Story Critical of IBM Cut from Harvard Business Review

By Asya M. Muchnick, Contributing Reporter

Controversy has surrounded a last-minute decision at the Harvard Business Review to withhold its lead story for the January/February issue.

An article critical of IBM was cancelled by the Review because of its controversial content, according to the story's author.

But T. George Harris, editor of the Harvard Business Review, disputed the allegation that the story had been canceled.

He said the article's publication was postponed for editorial reasons.

"The article itself had never been canceled," Harris said yesterday. "I couldn't publish it immediately because I had more edits on it."

Mark Stahlman, the author of the article, said that the decision to pull the story with no definite plans for publication amounted to a cancellation.

"To the best of my knowledge there are no plans to ever run the article or a derivative of the article in the [Review]," said Stahlman, who is president of New Media Associates, a media and financial services company in New York City.

"If there is any difference between an open-ended, indefinite postponement and cancellation, it is lost on me," Stahlman said.

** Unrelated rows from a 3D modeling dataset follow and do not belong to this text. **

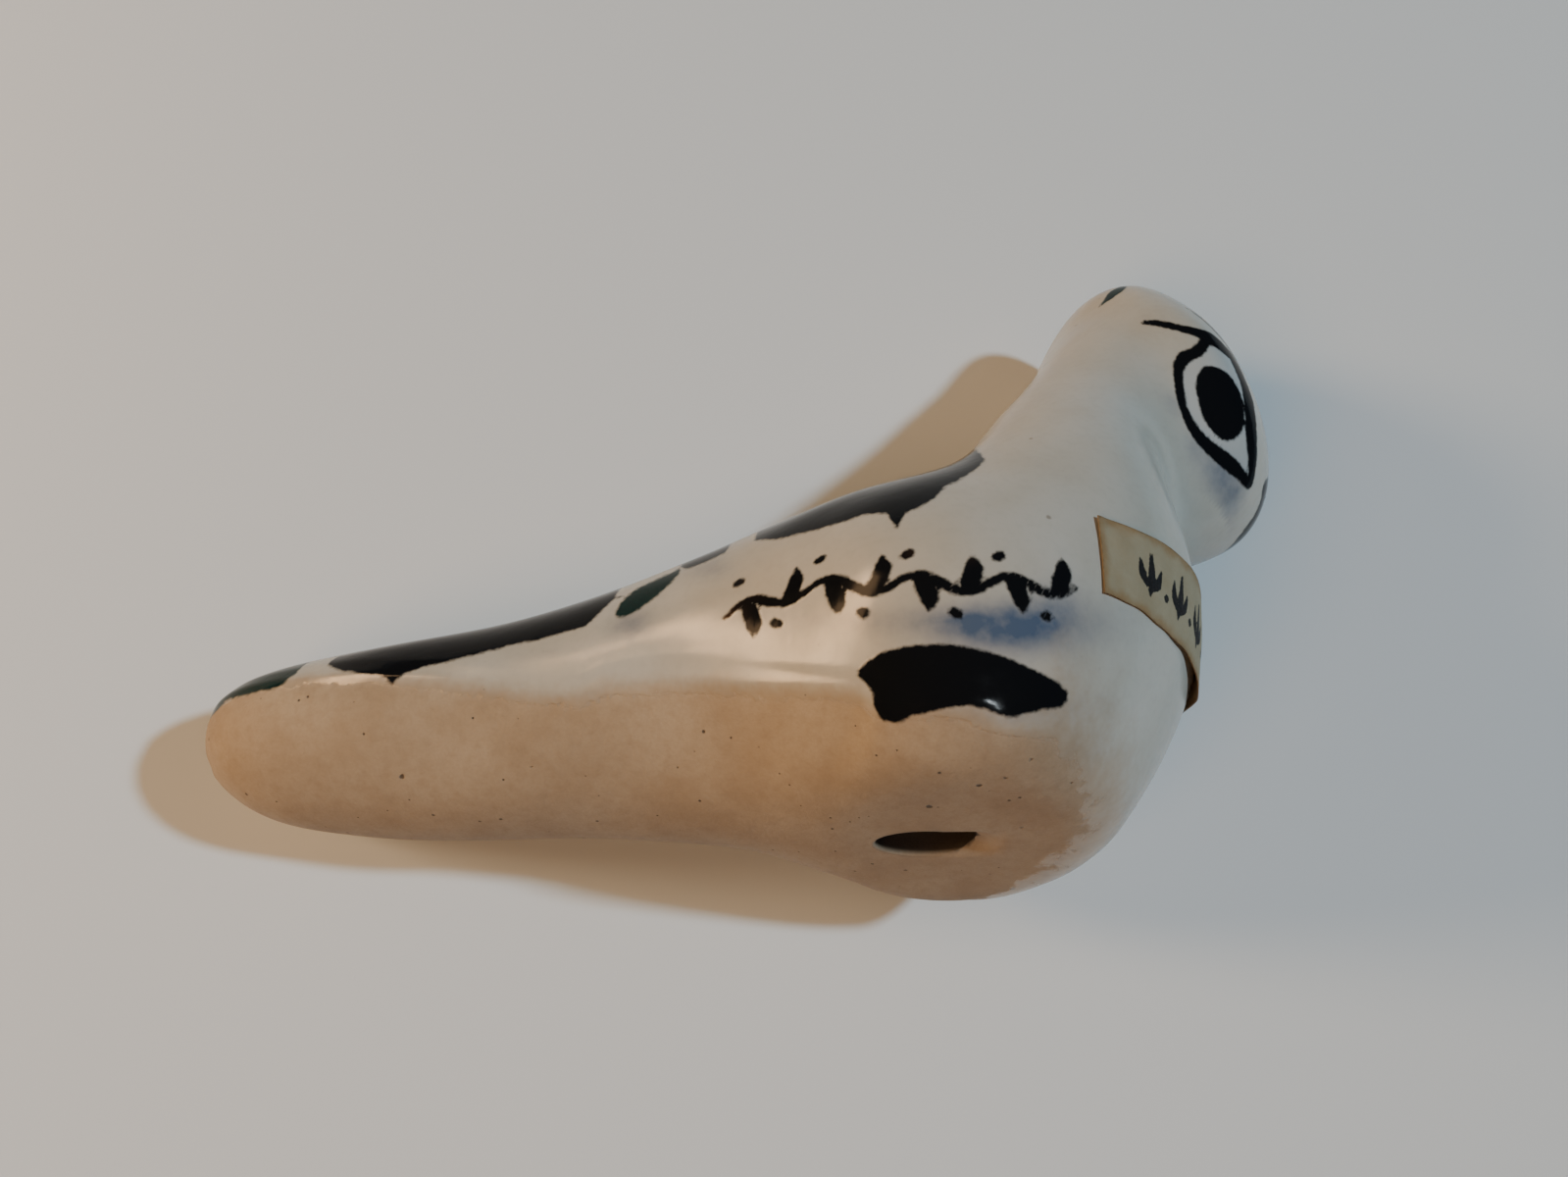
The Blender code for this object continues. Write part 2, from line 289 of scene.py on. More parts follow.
def region(chart, outline):
    """Distance to a closed outline, positive inside it."""
    outline = np.asarray(outline, float)
    nearest = np.full(len(chart), 1e9)
    odd = np.zeros(len(chart), bool)
    for p, q in zip(outline, np.roll(outline, -1, 0)):
        run = q - p
        s = np.clip(((chart - p) @ run) / (run @ run + 1e-12), 0, 1)
        nearest = np.minimum(nearest, ((chart - p - s[:, None] * run) ** 2).sum(1))
        crosses = (p[1] > chart[:, 1]) != (q[1] > chart[:, 1])
        climb = run[1] if run[1] else 1e-12
        odd ^= crosses & (chart[:, 0] < run[0] * (chart[:, 1] - p[1]) / climb + p[0])
    return np.where(odd, 1.0, -1.0) * np.sqrt(nearest)


def stroke(points, path, width):
    """Distance to a brush stroke along a path, positive inside it; the half-widths run along the path."""
    path = smooth(path)
    width = np.interp(np.linspace(0, 1, len(path)), np.linspace(0, 1, len(width)), width)
    out = np.full(len(points), NONE)
    middle = path.mean(0)
    near = np.linalg.norm(points - middle, axis=1) < np.linalg.norm(path - middle, axis=1).max() + 5.0
    close = points[near]
    best = out[near]
    for p, q, a, b in zip(path, path[1:], width, width[1:]):
        run = q - p
        s = np.clip(((close - p) @ run) / (run @ run + 1e-12), 0, 1)
        best = np.maximum(best, a + (b - a) * s - np.linalg.norm(close - p - s[:, None] * run, axis=1))
    out[near] = best
    return out


def blob(chart, x, y, size, strength=1.0):
    return strength * np.exp(-(((chart - (x, y)) / size) ** 2).sum(1))


skin = link("stoneware_bird", loft("stoneware_bird", grid, tips[0], tips[1]))
bpy.context.view_layer.update()
surface = BVHTree.FromObject(skin, bpy.context.evaluated_depsgraph_get())


def on_skin(start, ray):
    hit = surface.ray_cast(Vector((start - 100.0 * ray + SHIFT) * MM), Vector(ray))[0]
    return np.array(hit) / MM - SHIFT


def on_flank(x, rise):
    return on_skin(np.array((x, 0.0, 0.0)) + rise * RISE, TUCK)


def on_face(x, z):
    return on_skin(head_point(x, 0.0, z), HEAD_Y)


points = grid.reshape(-1, 3)
flank = flank_chart(grid, spread)
along, across = (points - HEAD_AT) @ HEAD_X + TURN_X, (points - HEAD_AT) @ HEAD_Y
face = np.stack((along, points[:, 2]), 1)

# The glaze ends at a wavy level line: its height along the bird.  Under the breast it laps further back on
# the left side and thins out slowly towards the front, which darkens the lower chest: partly thinner glaze,
# partly painted shade.  A paler haze of it hangs below the dark side patch.
GLAZE_EDGE = (
    (-78.0, 12.4), (-62.0, 12.6), (-50.0, 11.6), (-43.0, 10.4), (-37.0, 9.5), (-33.0, 9.2),
    (-30.0, 9.9), (-26.0, 9.9), (-20.0, 9.2), (-12.7, 7.4), (-7.3, 5.6), (-5.5, 4.8), (-3.8, 3.4),
    (1.2, 2.9), (6.2, 3.0), (9.0, 2.9), (11.0, 2.1), (13.0, 1.0), (16.0, -0.6), (20.0, -2.8),
    (26.0, -6.5), (36.0, -14.0), (60.0, -30.0),
)
edge = smooth(GLAZE_EDGE)
under_breast = ease(8.0, 3.0, points[:, 2]) * ease(-2.0, 6.0, points[:, 0])
lapped = points[:, 0] + 0.45 * np.maximum(points[:, 1] + 3.0, 0.0) * under_breast
glaze = points[:, 2] - np.interp(lapped, edge[:, 0], edge[:, 1])
glaze += blob(flank, 8.0, 13.0, (3.8, 1.3), 1.6)
# Partly painted shade: the glaze fades towards the front of the breast, so the lower chest shows darker
# clay.
thinned_and_shaded = 1.0 - 0.78 * ease(5.0, 12.0, points[:, 0])
glaze = np.where(glaze > 0.0, glaze * thinned_and_shaded, glaze)

TAIL_BAND = (
    (-31.0, 60.0), (-30.6, 24.0), (-31.8, 22.6), (-32.7, 21.5), (-35.2, 20.9), (-38.1, 20.2),
    (-40.5, 19.8), (-43.4, 19.1), (-46.2, 18.5), (-49.0, 17.9), (-50.8, 17.2), (-51.6, 16.3),
    (-52.5, 17.2), (-55.0, 17.4), (-57.3, 17.6), (-59.5, 18.3), (-61.0, 60.0),
)
BACK_BAND = (
    (5.4, 60.0), (6.4, 39.0), (6.8, 37.1), (6.0, 36.2), (4.6, 35.2), (2.6, 34.2), (1.1, 32.7),
    (-0.3, 32.0), (-1.2, 31.8), (-2.2, 30.0), (-3.0, 31.7), (-5.3, 31.6), (-7.2, 31.0), (-9.6, 30.5),
    (-11.5, 30.1), (-14.1, 29.6), (-16.3, 29.7), (-17.0, 60.0),
)
SHORT_BAND = ((-18.6, 60.0), (-19.1, 28.6), (-21.4, 27.6), (-23.4, 26.9), (-24.2, 27.2), (-25.0, 60.0))
SIDE_PATCH = (
    (-5.9, 17.4), (-5.3, 18.2), (-4.6, 18.8), (-2.9, 19.5), (-0.6, 19.9), (2.2, 19.9), (4.3, 19.5),
    (6.4, 18.9), (8.5, 17.9), (10.6, 16.8), (11.9, 15.7), (12.2, 14.9), (11.4, 14.2), (9.4, 14.0),
    (7.2, 13.6), (6.0, 13.9), (4.8, 14.4), (3.3, 14.7), (1.6, 14.5), (0.0, 14.1), (-1.1, 14.0),
    (-2.3, 13.3), (-3.6, 13.4), (-4.4, 14.5), (-4.6, 15.8), (-5.3, 16.7),
)
TEARDROP = (
    (-30.0, 22.7), (-29.6, 23.9), (-28.5, 25.0), (-26.9, 25.8), (-25.0, 26.6), (-24.2, 27.2),
    (-24.0, 26.4), (-25.2, 25.0), (-26.2, 24.0), (-27.4, 23.1), (-28.7, 22.4), (-29.5, 22.3),
)
TAIL_TIP = (
    (-63.0, 60.0), (-62.6, 17.4), (-63.9, 16.3), (-66.8, 15.7), (-70.3, 15.0), (-73.0, 13.0),
    (-75.5, 9.5), (-85.0, 4.0), (-85.0, 60.0),
)
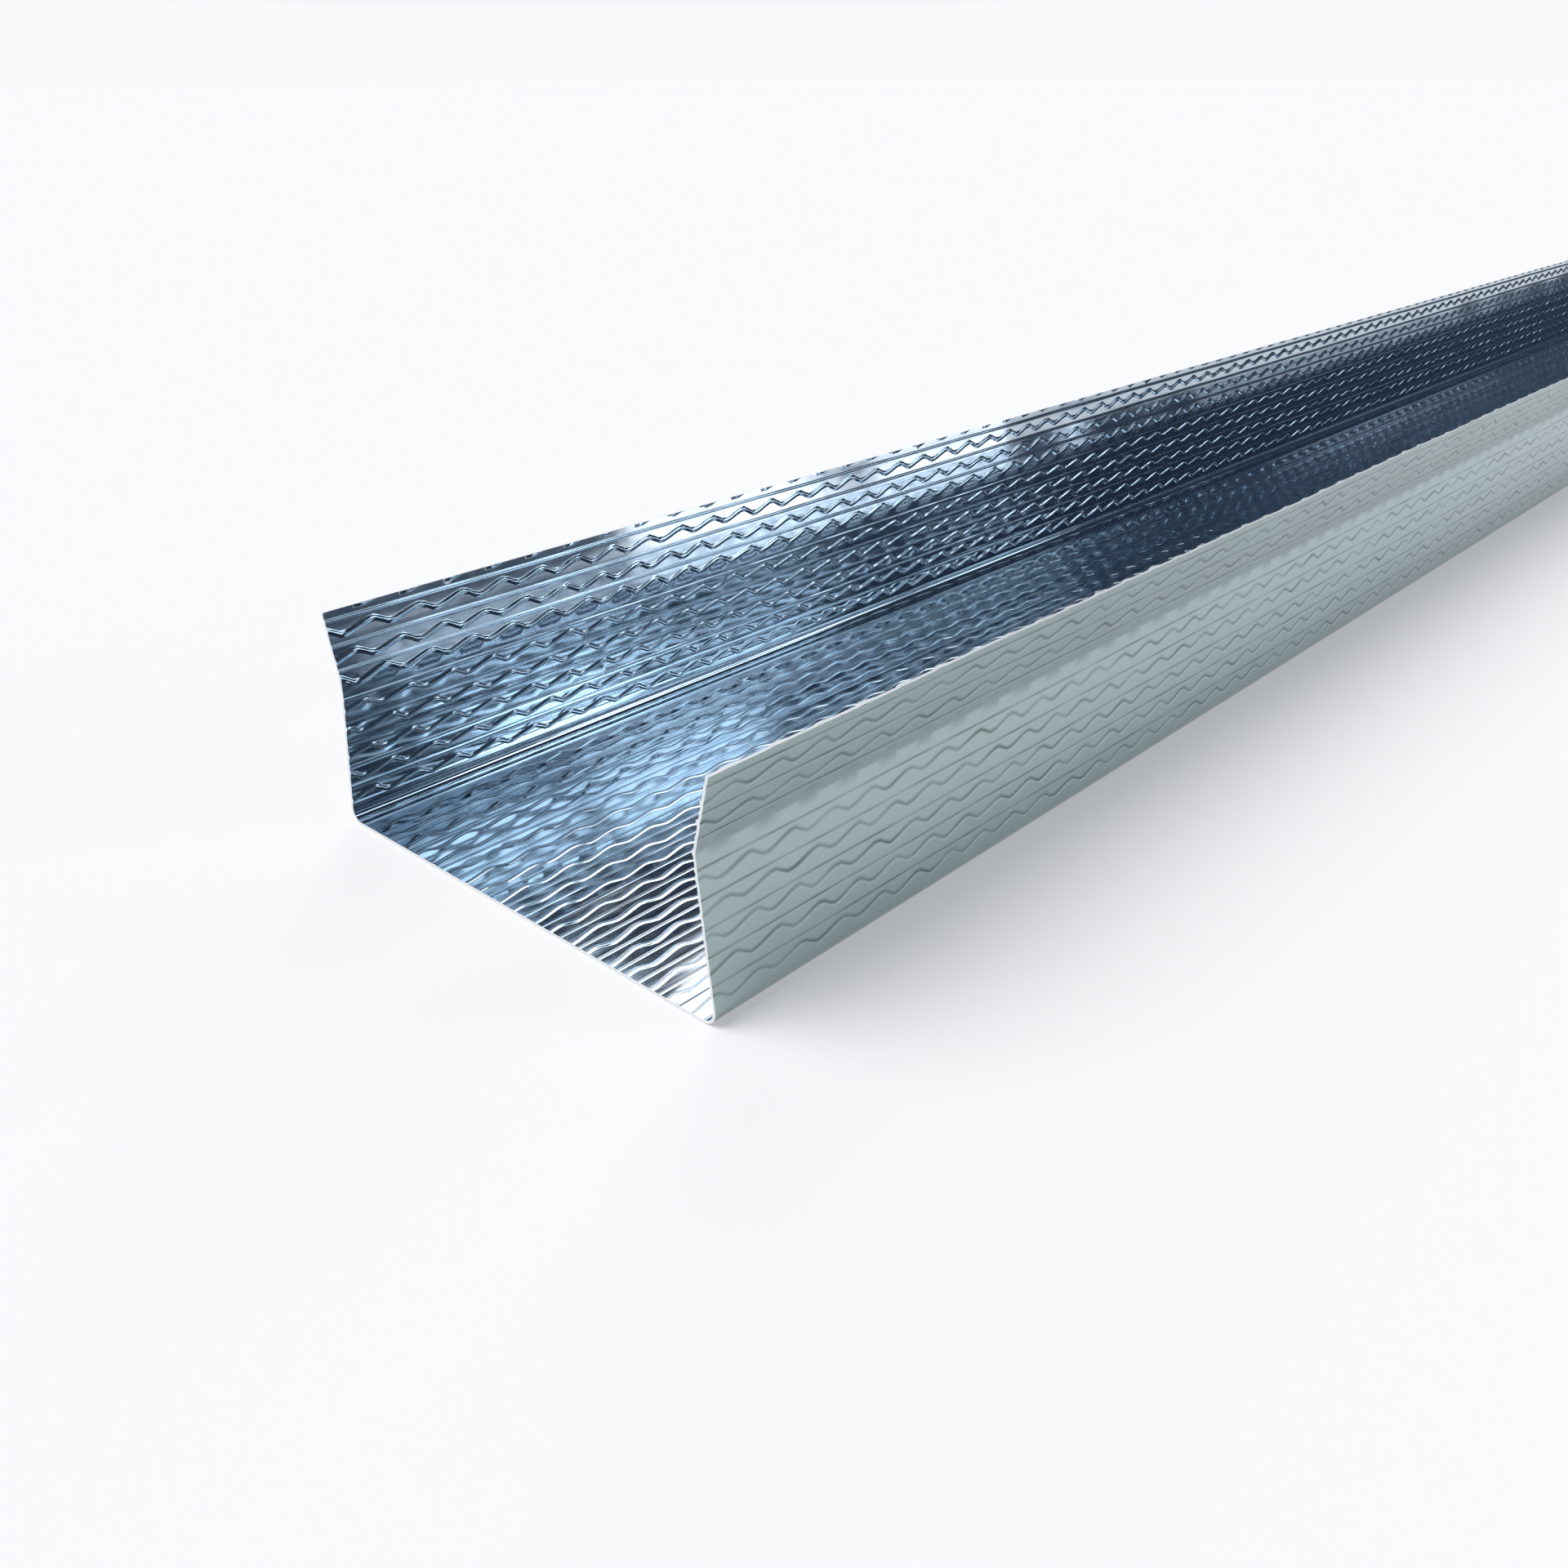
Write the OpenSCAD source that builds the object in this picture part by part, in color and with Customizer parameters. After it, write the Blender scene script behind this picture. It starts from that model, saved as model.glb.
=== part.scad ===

Stahlman said that the article's forceful criticism of management in the computer industry may have influenced the decision to withhold it from the Review.

"The article is highly critical of the management of IBM. It is unusual for an article to appear in the [Review] that adopts that critical tone," Stahlman said.

Harris said his last-minute decision to hold the article was not in response to pressure on this issue.

"I'm not editing this magazine for or against IBM. I'm editing it for things that give us new information on management," Harris said.

Harris said that the core issue in the article was not the criticism of IBM but a discussion of four different parts of the computer industry.

Stahlman agreed that the computer giant was not responsible for the decision. "I do not believe IBM played any direct role in having the story canceled," said Stahlman.

IBM spokesperson David F. Harrah also said the company had no reason to try to prevent publication of the article.

"It's not our way of operating to pressure people into reporting favorably on us," said Harrah. "These opinions can and have come out."

According to a December 21 article in The New York Times, Stahlman was told that his article has been pulled because of the intervention of William A. Sahlman, senior associate dean and director of publication activities at the Harvard Business School.

"[Sahlman] is an individual who I believe laid a very heavy hand on the decision," Stahlman said. "He did take a very strong negative view towards the article."

Harris said he asked Sahlman to look at the article but denied that Sahlman's input was a deciding factor in its postponement.

"I talked to quite a few people about the article. [Sahlman] was one of the people who commented on it but I made the decision," Harris said.

After a two week period during which he said he received no concrete proposal from the Review, Stahlman decided to seek publication elsewhere.

Stahlman said his article will run in original from in March in a Forbes ASAP, a quarterly supplement to Forbes magazine, and that a condensed version will appear in today's Wall Street Journal.

Harris said an article will run in the March/April issue of the Review that will "focus on the important points of the [Stahlman] article." Harris said he will write the article himself.

Sahlman said the Review has published articles critical of computer companies in the past.